Recently, it was described that a gene pathway-based PGS approach for genetic risk prediction for human phenotypes may shed light on disease biology and identify core gene networks that contribute the most risk to a polygenic disorder [27]. Today, the most popular procedure used to investigate genetic variants is GWAS, which allows for the simultaneous analysis of millions of DNA variants. As a result of this approach, we can identify hundreds of disease susceptibility loci containing low-risk variants, and only a few of them will be the most significantly associated with disease risk. At the same time, in RCC, with population prevalence of 4.91/100,000 [3], the assessment of the influence of certain genotypes and alleles was traditionally most often carried out by identifying the association of individual polymorphisms with the risk of developing the disease.

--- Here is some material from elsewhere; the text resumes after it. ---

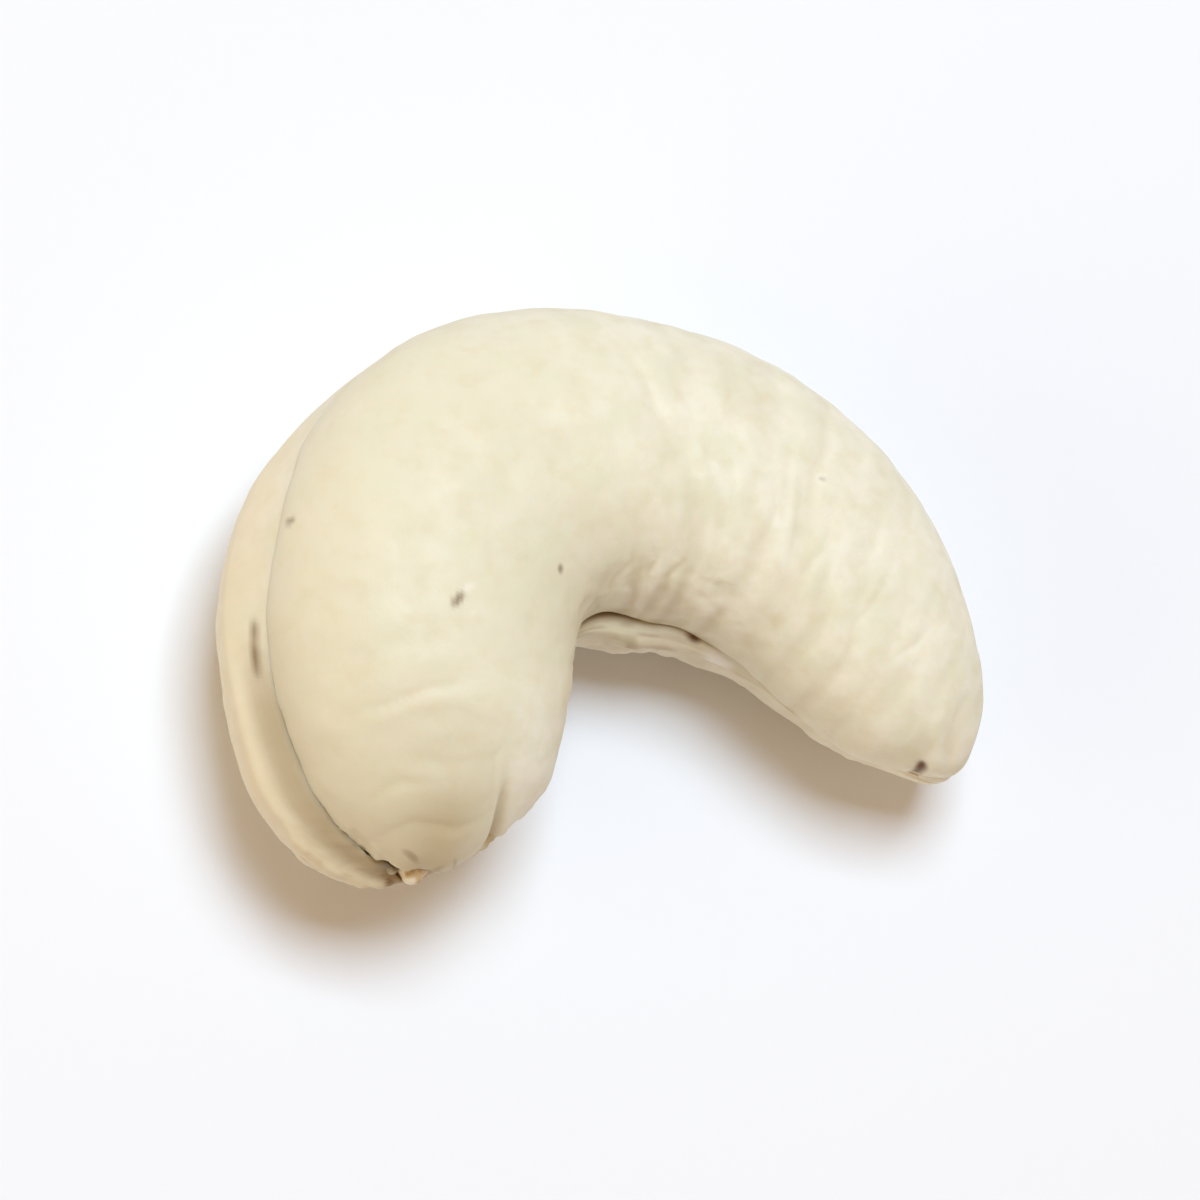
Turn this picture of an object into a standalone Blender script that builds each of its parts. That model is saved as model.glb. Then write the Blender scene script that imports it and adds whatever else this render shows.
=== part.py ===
"""Shelled cashew kernel lying on its side: two cotyledons, seam to seam, with the radicle held between them.

The shape is drawn in millimetres in the seam plane, +X towards the tip and +Z out of the upper cotyledon, and written
to the meshes in metres. The seam plane leans a little, and the origin is under the middle of the whole kernel, on the
surface that it rests on.
"""

import math

import bmesh
import bpy
import numpy as np
from mathutils import Matrix, Vector

OBJECT_NAME = "cashew_kernel"
MM = 0.001

# How the kernel lies
SEAM_HEIGHT = 5.15  # of the seam plane over the resting surface, at the drawing's origin
SEAM_TILT = math.radians(5.0)
RAISED_TOWARDS = math.radians(205.0)  # direction in plan in which the seam plane climbs
SPOT_DEPTH = 0.12  # taken off the belly's lowest points, which leaves the flat spots that it rests on

# How the halves meet
SEAM_GAP = 0.3
RIM = 0.45  # rounding of each half's edge at the seam
SEAM_BOW = 0.55  # rise of the meeting faces from the rims to the middle

# The drawing of the kernel, 26 mm long. Each rib crosses the kernel in the seam plane from its outer rim to its inner
# rim, and the ribs run from the fat end round the arch to the tip. Columns: outer x and y, inner x and y, height of
# the crown over the seam, clearance left under the belly, and how far the lower half reaches past the upper one at
# the outer rim and at the inner rim.
RIBS = np.array(
    [
        [-9.0, -9.9, -2.8, -8.35, 3.9, 1.20, 1.00, 0.0],
        [-10.8, -6.4, -2.3, -6.4, 4.5, 0.40, 1.15, -0.2],
        [-11.8, -3.2, -1.75, -4.2, 5.0, 0.00, 1.05, -0.3],
        [-12.0, 0.0, -1.45, -2.3, 5.2, 0.05, 1.00, -0.2],
        [-11.3, 3.4, -1.1, -1.3, 5.3, 0.20, 0.65, 0.2],
        [-9.5, 6.3, -0.7, -0.8, 5.3, 0.20, 0.25, 0.7],
        [-6.6, 8.7, -0.1, -0.5, 5.2, 0.05, 0.00, 1.1],
        [-2.8, 9.8, 0.6, -0.45, 5.1, 0.00, 0.00, 1.15],
        [1.4, 9.5, 1.5, -0.6, 4.9, 0.15, 0.00, 0.95],
        [5.6, 8.2, 2.7, -1.0, 4.7, 0.20, 0.00, 0.65],
        [9.0, 5.8, 4.4, -2.0, 4.5, 0.00, 0.00, 0.2],
        [11.3, 2.9, 6.3, -3.5, 4.2, 0.10, 0.00, -0.1],
        [12.6, -0.4, 8.0, -4.8, 3.8, 0.45, 0.00, -0.2],
        [13.2, -3.4, 9.3, -5.6, 3.4, 0.90, 0.00, -0.2],
        [13.3, -5.9, 10.5, -6.4, 3.0, 1.35, 0.00, -0.2],
    ]
)
OUTER = slice(0, 2)
INNER = slice(2, 4)
CROWN, CLEARANCE, REACH_OUT, REACH_IN = 4, 5, 6, 7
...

Direct evidence of the inherited predisposition to RCC is provided by a number of rare cancer syndromes with defined germline mutations in 11 genes (BAP1, FLCN, FH, MET, PTEN, SDHB, SDHC, SDHD, TSC1, TSC2, and VHL), associated with the development of different RCC subtypes [28]. Nevertheless, all of these genes can explain only a two-fold increased risk of RCC in first-degree relatives of individuals with RCC [29]. According to estimates of previous GWAS, the established RCC risk loci account for only about 10% of the familial risk of disease [30].

Growing evidence suggests that SNPs in core components of miRNA biogenesis may impair or enhance miRNA processing efficiency or function, which can function as an oncogene or tumor suppressor [31]. Evidence from published reports highlights that SNPs in miRNAs, which encode their biogenesis pathway and target binding sites, may affect the regulatory capacity of miRNAs by affecting miRNA processing or miRNA–mRNA interactions [32]. To date, most of the studies in this field have had a case-control design and have been based on a candidate gene approach [15]. For instance, in one study of renal cancer 41 SNPs in 11 miRNA biogenesis genes were analyzed [33]. Two SNPs in the GEMIN4 gene were significantly associated with the renal carcinoma risk. Moreover, the common GEMIN4 H3 haplotype (wmmwww, where w is the wild-type allele, and m is the minor allele), consisting of six nonsynonymous SNPs in the order rs910924, rs2740348, rs7813, rs3744741, rs1062923, and rs4968104, was protective of developing RCC (OR = 0.66, 95% CI: 0.45–0.97) in the respective haplotype analysis [33].

The number of studies using PGS in RCC is rather limited. Thus, in one study, PGS analysis of 13 GWAS-established ccRCC SNPs was recently performed for tumor molecular subtypes: ccA, characterized by overexpression of genes associated with hypoxia, angiogenesis, and fatty and organic acid metabolism; and the poorer-prognosis ccB, overexpressing genes regulating epithelial-to-mesenchymal transition, the cell cycle, and wound healing. This GWAS-based PGS signal was associated with both ccA and, in particular, ccB tumors (90th vs. 10th percentile: OR (95% CI) = 1.82 (1.11–2.99), p-value = 0.02 and OR (95% CI) = 2.87 (1.64–5.01), p-value = 2 × 10⁻⁴, respectively) [34]. In addition, the genetic risk score based on leukocyte telomere-length-associated SNPs was connected with the risk of recurrence in individuals with renal cell carcinoma [35]. Another study showed a relatively low AUC (95% CI) of 0.567 (0.54–0.59) for PGS of the 15 genetic variants identified by previous GWAS in association with the risk of renal cancer [36].

5. Conclusions

Despite the investigation of molecular-pathway-based SNPs allowing for a determination of significant associations with RCC, GWAS is urgently needed to discover new uncommon and rare variants that explain a vital group of the variation in complex characteristics.